Male victims do not report being sexually victimized as readily as female victims because they equate victimization with the loss or absence of masculinity. . . . The male victim often chooses not to report because of the following fears: (1) Unable to protect himself, he fears being considered a sissy or unmanly. (2) He may fear that people will think he is a homosexual and he fears becoming a homosexual. (3) If abused by a woman he thinks a complaint will bring his masculinity into question. (4) Boys who are molested by their mothers often assume responsibility for their own molestation viewing their mothers incapable of abuse. (5) They fear no one will believe their report of sexual abuse or that most people think such sexual activity is not harmful to the boy. (6) They fear risking their own safety and well being.

Id. at 706 (citation omitted). And in Wenck, Sexual Child Abuse: An American Shame That Can Be Changed, 12 Cap. L. Rev. 355, 359 (1983), the author concludes, "The child victim of intra-family child abuse probably has been abused on the average of at least two years before she finally has the courage to report what has been happening to her."

According to one study conducted by the American Humane Society and the National Center on Child Abuse and Neglect, 28.5 percent of child sexual abuse victims are under the age of five. Highlights of Official Child Neglect and Abuse Reporting 1985, p. 19.

We conclude that a crime is done in a secret manner, under NRS 171.095, when it is committed in a deliberately surreptitious manner that is intended to and does keep all but those committing the crime unaware that an offense has been committed. Therefore normally, if a crime of physical abuse, or a related crime, is committed against a victim who remains alive, it would not be committed in a secret manner under the statute. The victim is aware of the crime and has a responsibility to report it. However, given the inherently vulnerable nature of a child, we conclude that the crime of lewdness with a minor can be committed in a secret manner, even though a victim is involved.

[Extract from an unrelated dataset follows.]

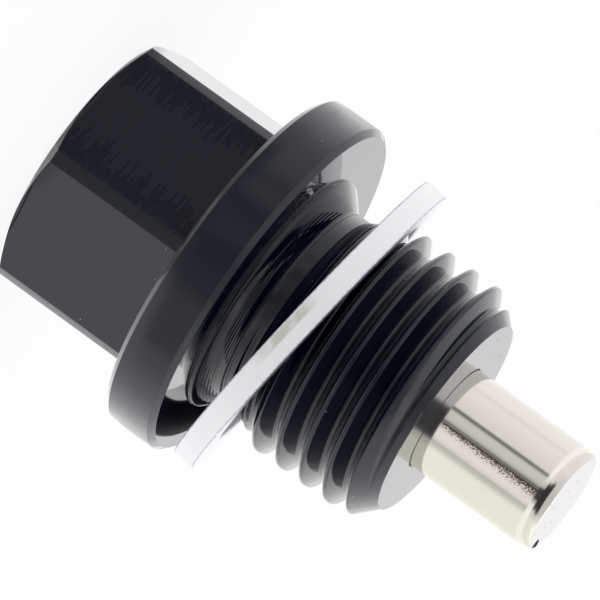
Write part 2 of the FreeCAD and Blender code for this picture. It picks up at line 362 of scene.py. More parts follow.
def make_plug_body():
    """Head, flange, relief, thread, end face and magnet hole as one closed surface."""
    build = Builder()
    angles, local = head_columns()
    count = len(angles)

    outlines = np.array([head_profile(x) for x in local])
    rings = [build.add(ring_points(outlines[:, j, 0], outlines[:, j, 1], angles))
             for j in range(outlines.shape[1])]
    build.cap(rings[0], (0.0, 0.0, 0.0), False)
    build.stack(rings)

    rows, per_turn = thread_rows()
    heights = np.array([threaded_heights(x, rows) for x in angles])
    start = np.array([groove_middle(x) for x in angles])[:, None]
    radii = np.minimum(shank_envelope(heights), groove_radius(heights - start))
    grid = [build.add(ring_points(radii[:, j], heights[:, j], angles)) for j in range(len(rows))]
    for j in range(len(rows) - 1):
        for i in range(count - 1):
            build.faces.append((grid[j][i], grid[j][i + 1], grid[j + 1][i + 1], grid[j + 1][i]))
        if j + per_turn + 1 < len(rows):
            build.faces.append((grid[j][-1], grid[j + per_turn][0],
                                grid[j + per_turn + 1][0], grid[j + 1][-1]))

    rings = [build.add(ring_points(r, z, angles)) for r, z in end_profile()]
    build.stack(rings)
    build.cap(rings[-1], (0.0, 0.0, MAGNET_START), True)

    across = np.zeros(len(build.points))
    milled = np.zeros(len(build.points))
    head_rows = int(np.searchsorted(outlines[0, :, 1], HEAD_LENGTH))
    for j in range(head_rows):
        across[j * count:(j + 1) * count] = ACROSS_FLATS / 2 * np.tan(local)
        milled[j * count:(j + 1) * count] = np.repeat(MILLED_FLATS, count // FLATS)
    return build.make("plug_body_black", {"across": across, "milled": milled})


def turned_piece(name, profile, columns, bottom=None, top=None):
    """A closed piece of revolution. bottom and top are heights of its pole points, where it has them."""
    build = Builder()
    angles = np.arange(columns) * FULL_TURN / columns
    rings = [build.add(ring_points(r, z, angles)) for r, z in profile]
    build.stack(rings)
    if bottom is None:
        build.bridge(rings[-1], rings[0])
    else:
        build.cap(rings[0], (0.0, 0.0, bottom), False)
        build.cap(rings[-1], (0.0, 0.0, top), True)
    return build.make(name)


def make_magnet():
    """Rod magnet with a small edge at the hidden end and a drawn-out rounding at the free one."""
    straight = MAGNET_END - MAGNET_EDGE_LENGTH
    rod = rounded_profile([
        (POLE_RADIUS, MAGNET_START, 0, 0),
        (MAGNET_RADIUS, MAGNET_START, MAGNET_BASE_EDGE, 4),
        (MAGNET_RADIUS, straight - MAGNET_EDGE_ROW_GAP, 0, 0),
    ])
    turns = np.radians(np.linspace(0, 90, MAGNET_EDGE_ROWS))
    edge = np.stack([MAGNET_RADIUS - MAGNET_EDGE_DEPTH * (1 - np.cos(turns)),
                     straight + MAGNET_EDGE_LENGTH * np.sin(turns)], axis=1)
    face_start = MAGNET_RADIUS - MAGNET_EDGE_DEPTH - MAGNET_FACE_ROW_GAP
    face = [(face_start, MAGNET_END), (POLE_RADIUS, MAGNET_END)]
    profile = np.concatenate([rod, edge, face])
    return turned_piece("magnet_nickel", profile, MAGNET_COLUMNS, MAGNET_START, MAGNET_END)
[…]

On review, we view the facts in the light most favorable to the prosecution. Koza v. State, 100 Nev. 245, 250, 681 P.2d 44, 47 (1984). If substantial evidence supports a trier of fact's determination that a crime was committed in a secret manner, we will not disturb this finding on appeal. Cf. Bolden v. State, 97 Nev. 71, 624 P.2d 20 (1981). We have defined substantial evidence as evidence "a reasonable mind might accept as adequate to support a conclusion." State, Emp. Security v. Hilton Hotels, 102 Nev. 606, 608, 729 P.2d 497, 498 (1986) (quoting Richardson v. Perales, 402 U.S. 389, 401 (1971)).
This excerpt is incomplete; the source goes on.